In the midst of such developments, the Indian external affairs minister gratuitously reiterated on August 21 that Tibet is “part of China” . That the Tibet issue remains at the core of the India-China divide is being underlined by Beijing itself by laying claim to additional Indian territories on the basis of alleged Tibetan ecclesial or tutelary links to them, not any professed Han connection.

There is absolutely no need for India to periodically renew its commitment to a ‘one China’ policy when China not only declines to reciprocally make a ‘one India’ pledge, but also mocks at India’s territorial integrity openly. Little thought has been given that by bringing India’s Tibet stance in complete alignment with China’s , New Delhi has undercut its own leverage while boosting China’s .

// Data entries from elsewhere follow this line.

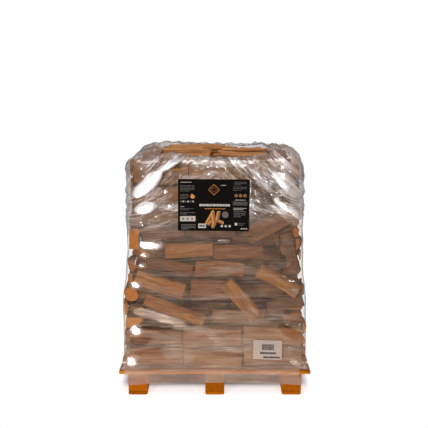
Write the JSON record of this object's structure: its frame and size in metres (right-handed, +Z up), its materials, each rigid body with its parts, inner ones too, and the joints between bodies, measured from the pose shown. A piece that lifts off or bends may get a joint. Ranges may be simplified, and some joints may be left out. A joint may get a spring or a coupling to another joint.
{
  "type": "film-wrapped pallet of firewood",
  "caption": "Stack of split hardwood logs on a wooden block pallet, wrapped in clear stretch film with a dark printed label and a small white label.",
  "frame": {"origin": "on the floor under the middle of the load", "axes": "+Z up; -Y is the labelled front; X runs along the pallet's deck boards"},
  "size_m": [1.006, 1.206, 1.272],
  "materials": {
    "pallet_wood": "sawn softwood, warm orange",
    "split_wood": "split hardwood with bark",
    "stretch_film": "clear hazy stretch film",
    "black_label": "coated, satin",
    "white_label": "matt, under film"
  },
  "bodies": {
    "root": {"skid_left": "pallet_wood", "stringer_left": "pallet_wood", "block_front_left": "pallet_wood", "block_centre_left": "pallet_wood", "block_back_left": "pallet_wood", "skid_middle": "pallet_wood", "stringer_middle": "pallet_wood", "block_front_middle": "pallet_wood", "block_centre_middle": "pallet_wood", "block_back_middle": "pallet_wood", "skid_right": "pallet_wood", "stringer_right": "pallet_wood", "block_front_right": "pallet_wood", "block_centre_right": "pallet_wood", "block_back_right": "pallet_wood", "deck_board_1": "pallet_wood", "deck_board_2": "pallet_wood", "deck_board_3": "pallet_wood", "deck_board_4": "pallet_wood", "deck_board_5": "pallet_wood", "deck_board_6": "pallet_wood", "deck_board_7": "pallet_wood", "front_log_01": "split_wood", "front_log_02": "split_wood", "front_log_03": "split_wood", "front_log_04": "split_wood", "front_log_05": "split_wood", "front_log_06": "split_wood", "front_log_07": "split_wood", "front_log_08": "split_wood", "front_log_09": "split_wood", "front_log_10": "split_wood", "front_log_11": "split_wood", "front_log_12": "split_wood", "front_log_13": "split_wood", "front_log_14": "split_wood", "front_log_15": "split_wood", "front_log_16": "split_wood", "front_log_17": "split_wood", "front_log_18": "split_wood", "front_log_19": "split_wood", "front_log_20": "split_wood", "front_log_21": "split_wood", "front_log_22": "split_wood", "front_log_23": "split_wood", "front_log_24": "split_wood", "front_log_25": "split_wood", "front_log_26": "split_wood", "front_log_27": "split_wood", "front_log_28": "split_wood", "front_log_29": "split_wood", "end_on_log_1": "split_wood", "end_on_log_2": "split_wood", "log_tier_1": "split_wood", "log_tier_2": "split_wood", "log_tier_3": "split_wood", "log_tier_4": "split_wood", "stretch_film": "stretch_film", "printed_label": "black_label", "barcode_label": "white_label"}
  },
  "joints": []
}
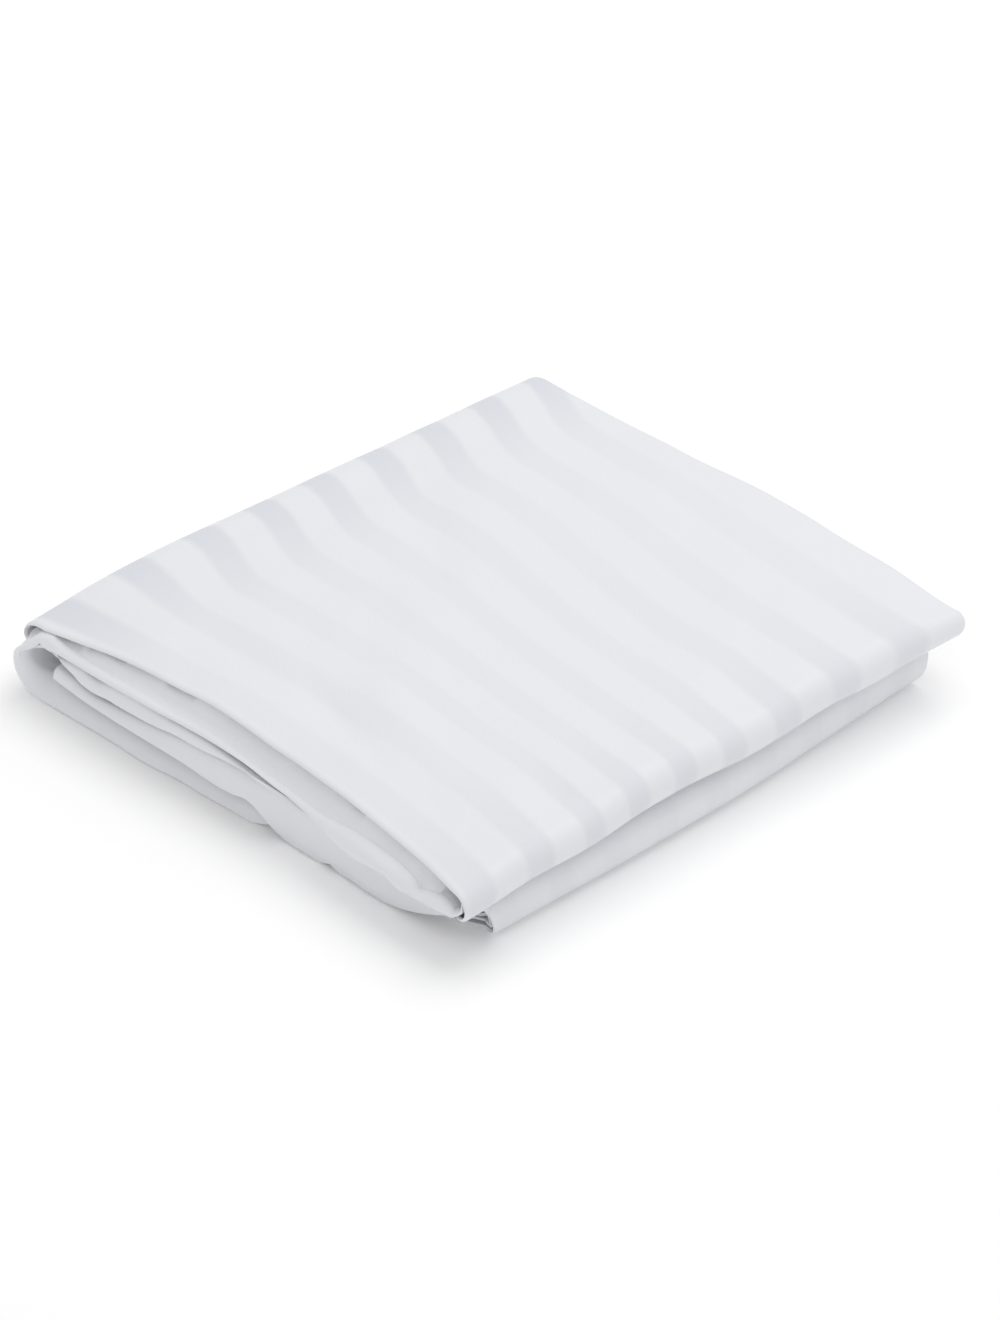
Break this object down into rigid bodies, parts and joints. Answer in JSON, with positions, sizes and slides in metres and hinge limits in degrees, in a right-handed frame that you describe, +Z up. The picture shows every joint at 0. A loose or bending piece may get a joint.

Without contributing to the rising tensions with China, India has to gently allow facts to speak for themselves — whether on the border situation, Tibet’s centrality or China’s overt refusal to accept the territorial status quo. Facts indeed are an anathema even to schoolyard bullies. By not hiding its intent to further redraw the frontiers, Beijing only highlights the futility of political negotiations . After all, a major redrawing of frontiers has never happened at the negotiating table in world history.

India should learn how Vietnam has managed to turn the diplomatic tables on China by not shying away from spotlighting the latter’s aggressive designs. In the process, China stood isolated at the last Asean Regional Forum meeting.

A stable equation with China is more likely to be realised if India puts premium on leveraged diplomacy and avoids a trans-Himalayan military imbalance. More broadly, China’s trajectory will depend on how its neighbours and distant countries like the US manage its growing power. Such management — independently and in partnership — will determine if Chinese power does not slide into arrogance.